- Born: August 27, 1941 Queens, New York, U.S.
- Died: February 9, 2023 (aged 81) Pasadena, California, U.S.
- Board member of: Federal Reserve Bank of San Francisco Doheny Eye Institute Jules Stein Eye Institute

= Nelson Rising =

American businessman (1941–2023)

Nelson Rising (August 27, 1941 – February 9, 2023) was an American businessman, chairman and CEO of Rising Realty Partners and chairman emeritus of the Real Estate Roundtable. He was also the former president and CEO of MPG Office Trust, chairman of the board of the Federal Reserve Bank of San Francisco, and on the boards of Doheny Eye Institute and Jules Stein Eye Institute.

==Early life and education==
Rising was born in Queens, New York, and grew up in Glendale, California, where he attended Glendale High School, where he was an All-CIF football player in 1959. He received a scholarship to UCLA, where he received his B.A. in economics and graduated with honors in 1963. In 1967 he attended UCLA Law School, where he earned his Juris Doctor.

==Business career==
Rising's professional career began as an associate at O’Melveny & Myers, where he was mentored by diplomat and former U.S. Secretary of State Warren Christopher. He took a leave of absence from the firm to successfully manage the 1970 campaign of John Tunney who defeated a Republican incumbent in the U.S. Senate.

His real estate career officially began in 1973 when he became president of the 5,000-acre Coto de Caza resort community in southeast Orange County. Throughout the growth of his real estate career, Rising stayed involved in California politics, serving as chairman of Tom Bradley’s campaign for mayor in 1973, 1977, and 1981 and Bradley’s campaign for governor in 1982. Rising developed projects throughout the United States and became a senior partner at Maguire Thomas Partners. Rising was responsible for the Library Square development, which included the U.S. Bank Tower and the Gas Company Tower. He was partner-in-charge of both the Library Square development as well as Playa Vista, one of the largest and most complicated multipurpose developments in the history of Los Angeles.

In 1994, Rising became CEO of Catellus Development Corporation. Throughout the 11 year tenure he witnessed the company evolve from a railroad land company, to a diversified development company and eventually become a real estate investment trust. During his tenure, investors were granted a compounded return of 538%. There is now a street named after Nelson Rising in Mission Bay, San Francisco called Nelson Rising Lane. Rising was named Dealmaker of the Year in 2005 at San Francisco’s Business Times’ annual Real Estate Deals of the Year event. Rising was chairman and CEO of Rising Realty Partners, LLC., which he co-founded with his son, Christopher; chairman emeritus of the Real Estate Roundtable; and chairman of the Grand Avenue Committee.

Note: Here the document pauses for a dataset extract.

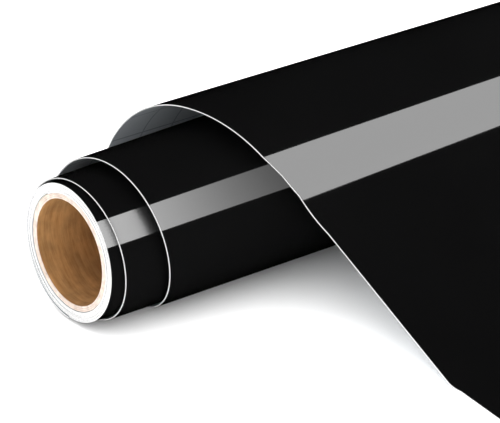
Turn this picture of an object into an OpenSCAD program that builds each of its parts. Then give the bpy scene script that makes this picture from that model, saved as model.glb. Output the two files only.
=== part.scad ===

Rising chaired Governor Jerry Brown’s three-member panel to dissolve the Los Angeles Community Redevelopment Agency in 2012. He served on the board of directors and executive committee of The Irvine Company and the boards of the Trust Company of the West (now TCW Group) and Foley Timber & Land Company as well. He was a lifetime member and former trustee who served on executive committees of the California Institute of Technology, and a trustee of the W.M. Keck Foundation

He is credited with having "spearheaded iconic developments that transformed neighborhoods across California". Cushman & Wakefield chairman John Cushman, who also works closely with Rising's son, Christopher, called Rising "a genius in terms of dealing with people" with mediation skills that would transform "confusion and chaos and translate it into common sense and bring people back to the table who were yelling" to forge consensus among multiple stakeholders from government agencies and citizen groups for large-scale urban projects.

== Personal life==
Nelson Rising was married to Sharon Lynne Sanders. They married in 1963, in Fresno, California. They had three children, Christopher, Corinne and Jonathan Mathew Rising. He and his wife resided in La Cañada Flintridge, California.

Rising died from complications of Alzheimer's disease in Pasadena, California, on February 9, 2023. He was 81.